J: You got it. The sun is shining, the birds are chirping, and Regal is drinking tea. Next thing you know, he's refereeing the match. The match proceeds smoothly, until SLAM! Regal is put into a double submission with the Walls of Crossface!

B: The bell's sounding, but the two monsters don't let him go! Those sick fiends! How can Regal be saved? The bell sounds, and that means only one thing. Here come the referees! The referees always can handle - but wait, they still won't let him go. They should bring back Sgt. Slaughter.

J: I second that.

B & J's Lines of the Night:

"The Undertaker looks small" (Ross, comparing him to the Big Show)
Well I guess he's shrinking.

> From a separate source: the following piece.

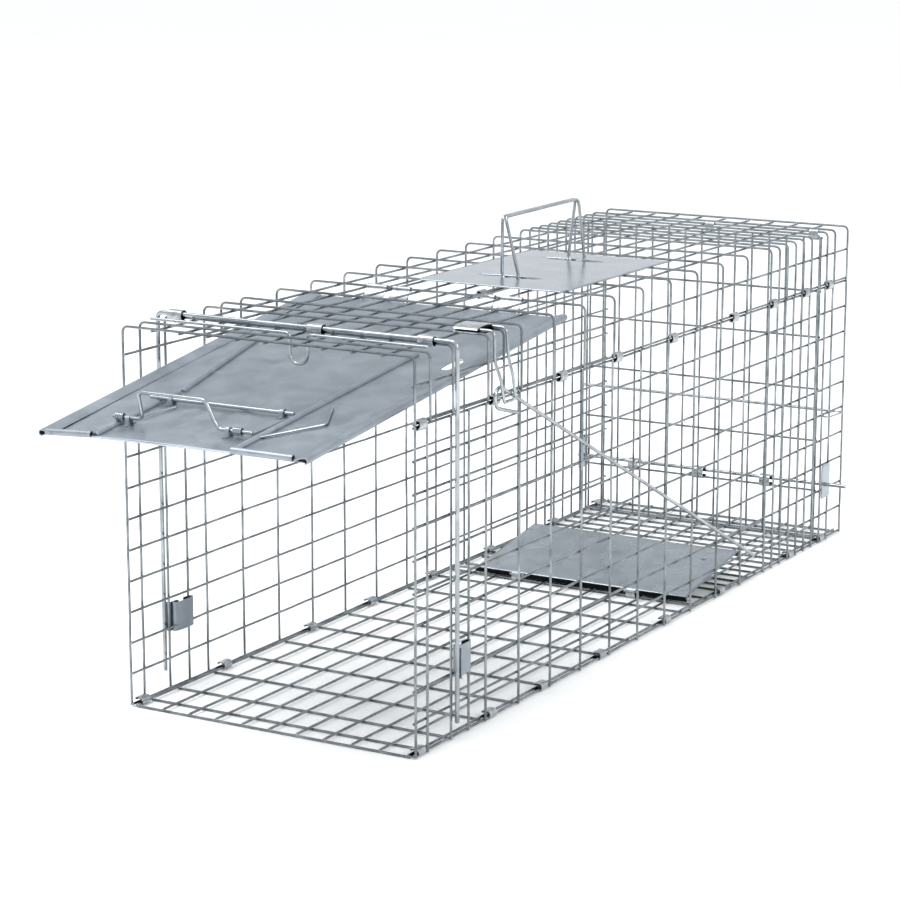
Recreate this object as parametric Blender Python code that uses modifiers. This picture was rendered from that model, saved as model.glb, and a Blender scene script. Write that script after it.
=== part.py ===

He used to be a seven foot monster, now he's only 6'11.

"Almost engulfs the Undertaker!" (Ross, chastising the Big Show)
Yum, Yum.

"Undertaker Take Me For A Ride" (Two signs with the same message appearing in row)
The new ride at Six Flags Graveyard. It'll make ya puke.

"What's with people not wanting to be hugged tonight?" (Heyman, about Linda's hugging phobia)
Sounds like Paul needs some tender loving care from his good friend JR.

"What a sick human being" (Ross, about Austin's sick sadistic kneecap)
He must be burning up! JR, send him to be with a cup of tea and some hot soup.

"Rocky" (Chant that confuses Austin)
Hey, I thought Rock was on vacation uh I mean suspended.


Well, folks, that's our column. Hope you liked it, so long and Happy Passover!